The query doesn't make much sense, you are computing nunique on one of the group columns which will always return 1

We should fix this anyway though

frbelotto commented 8 months ago

The query doesn't make much sense, you are computing nunique on one of the group columns which will always return 1

We should fix this anyway though

LOL. This query is part of a bigger query sentence to extract how many unique clients ("MCIs") have consumed from each brand. Maybe it could be written is a smarter way, but when we get what was expected, I as not changing it anymore LOL

**base_consumo = gerado.loc[(gerado['produto'] == 'Afiliados') & (gerado['data'] >= datetime(2024,1,1))].groupby(['mci', 'marca'], dropna=False, observed=True)['marca'].nunique().to_frame()**
base_consumo = base_consumo.groupby(['mci'], dropna=False, observed=True).aggregate({'marca' : 'sum'})
base_consumo = base_consumo.rename(columns={'marca' : 'qtde_marcas'}).reset_index()
base_consumo = base_consumo.groupby('qtde_marcas', dropna=False, observed=True)['mci'].nunique().to_frame()
base_consumo = base_consumo.compute()
base_consumo.to_excel(f'{pastaloja}\\Clientes_por_marcas_afiliados.xlsx', merge_cells=False)
phofl commented 8 months ago

PRs to fix are welcome

frbelotto commented 8 months ago

PRs to fix are welcome

Is there a newbie guide for where to start?
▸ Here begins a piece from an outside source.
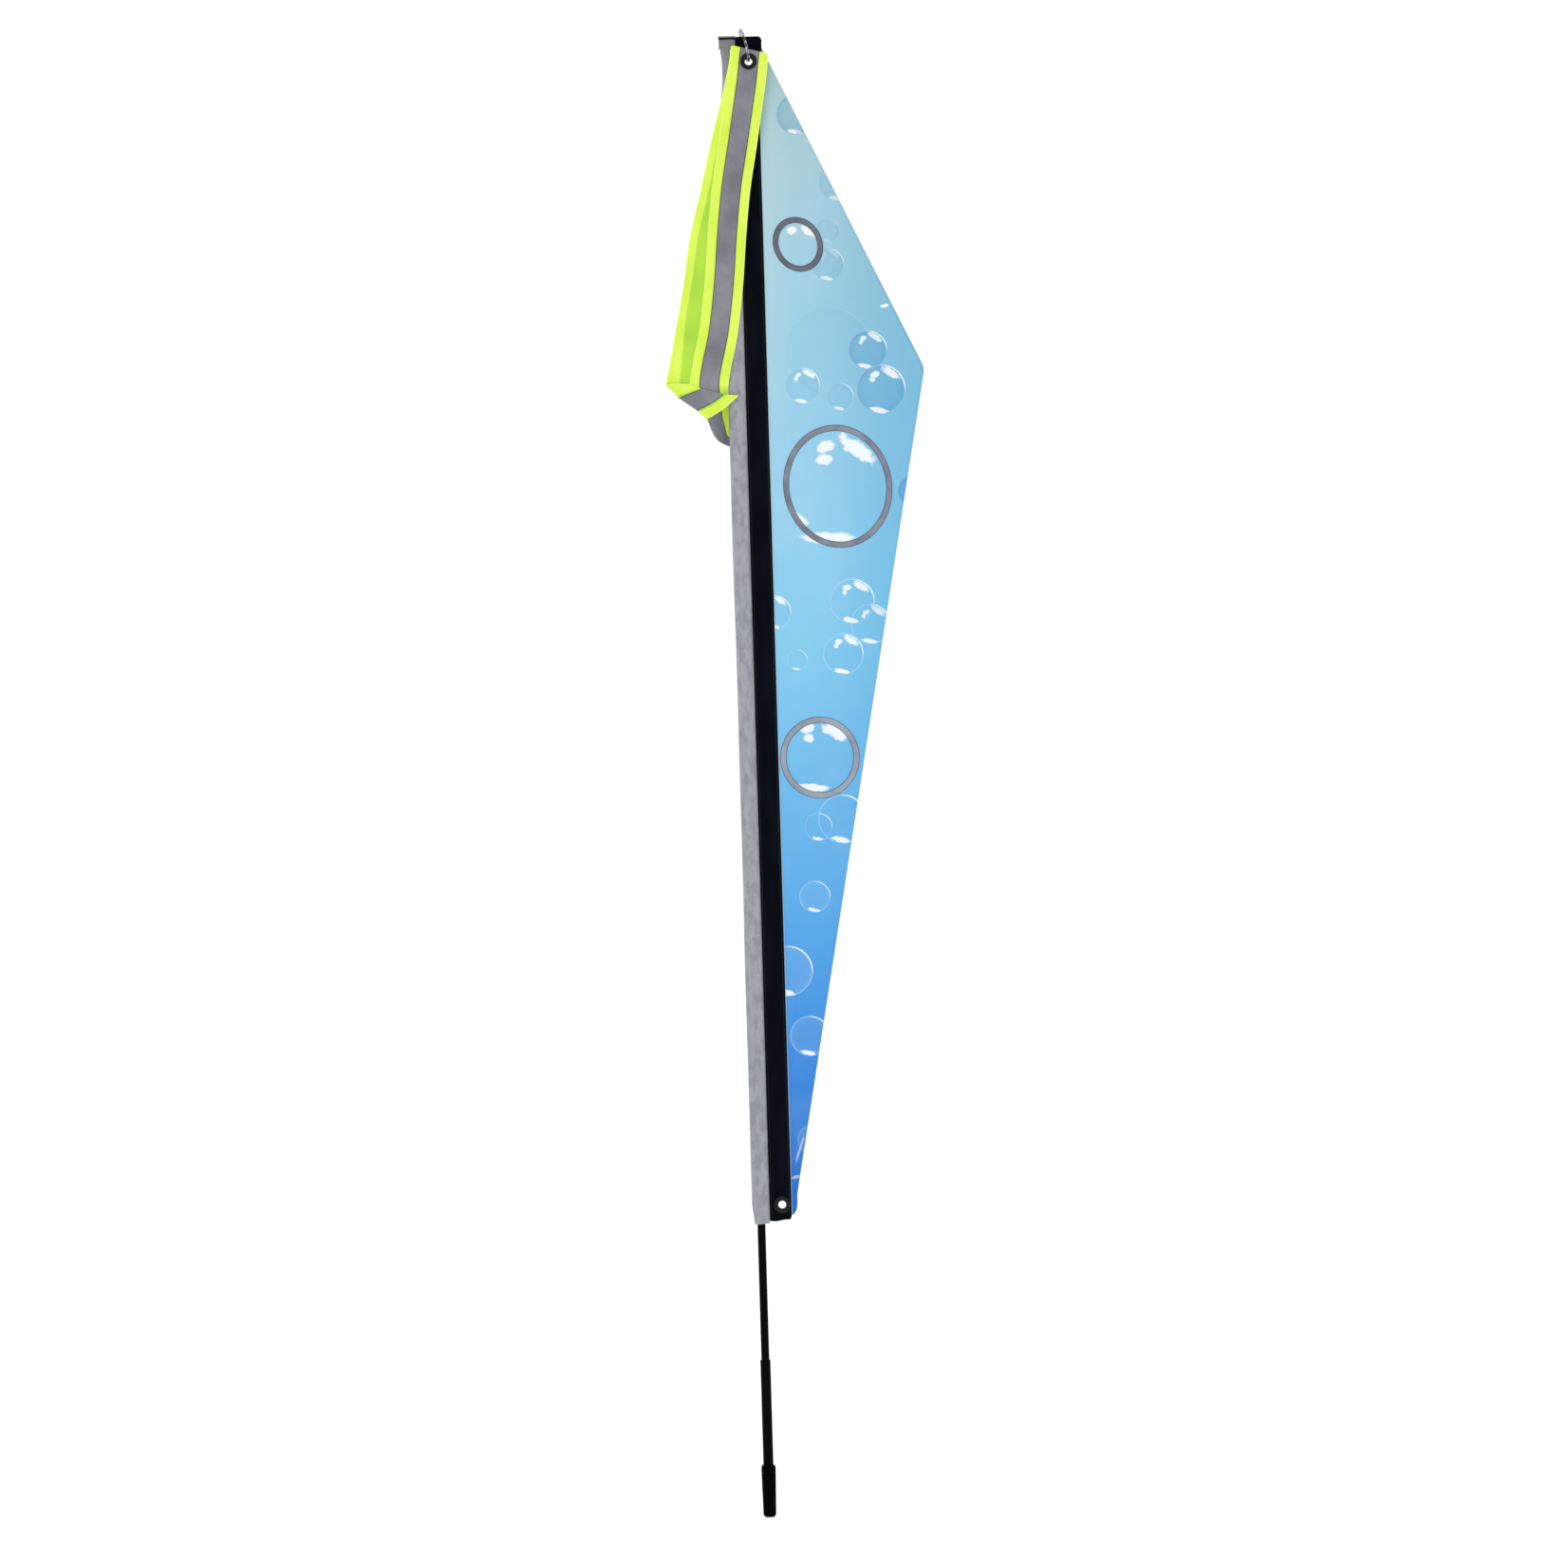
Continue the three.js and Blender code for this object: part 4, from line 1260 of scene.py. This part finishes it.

My knowledges on python is average, but I've no experience in building, sharing and keeping a library. I don't even know how to read the source code of the unique method so I could try to better understand what is happening.

frbelotto commented 8 months ago

And for the related example of bug,it's interesting the the "marca" column returns an error, but any other column seems to work. My first thought was that is something related to the category dtype ( a very buggy dtype), but I've tried changing it to string and the error persist

phofl commented 8 months ago

The error happens because Marca is part of your grouping keys, it’s not dtype related

frbelotto commented 8 months ago

The error happens because Marca is part of your grouping keys, it’s not dtype related

But it does not happen if I use MCI column.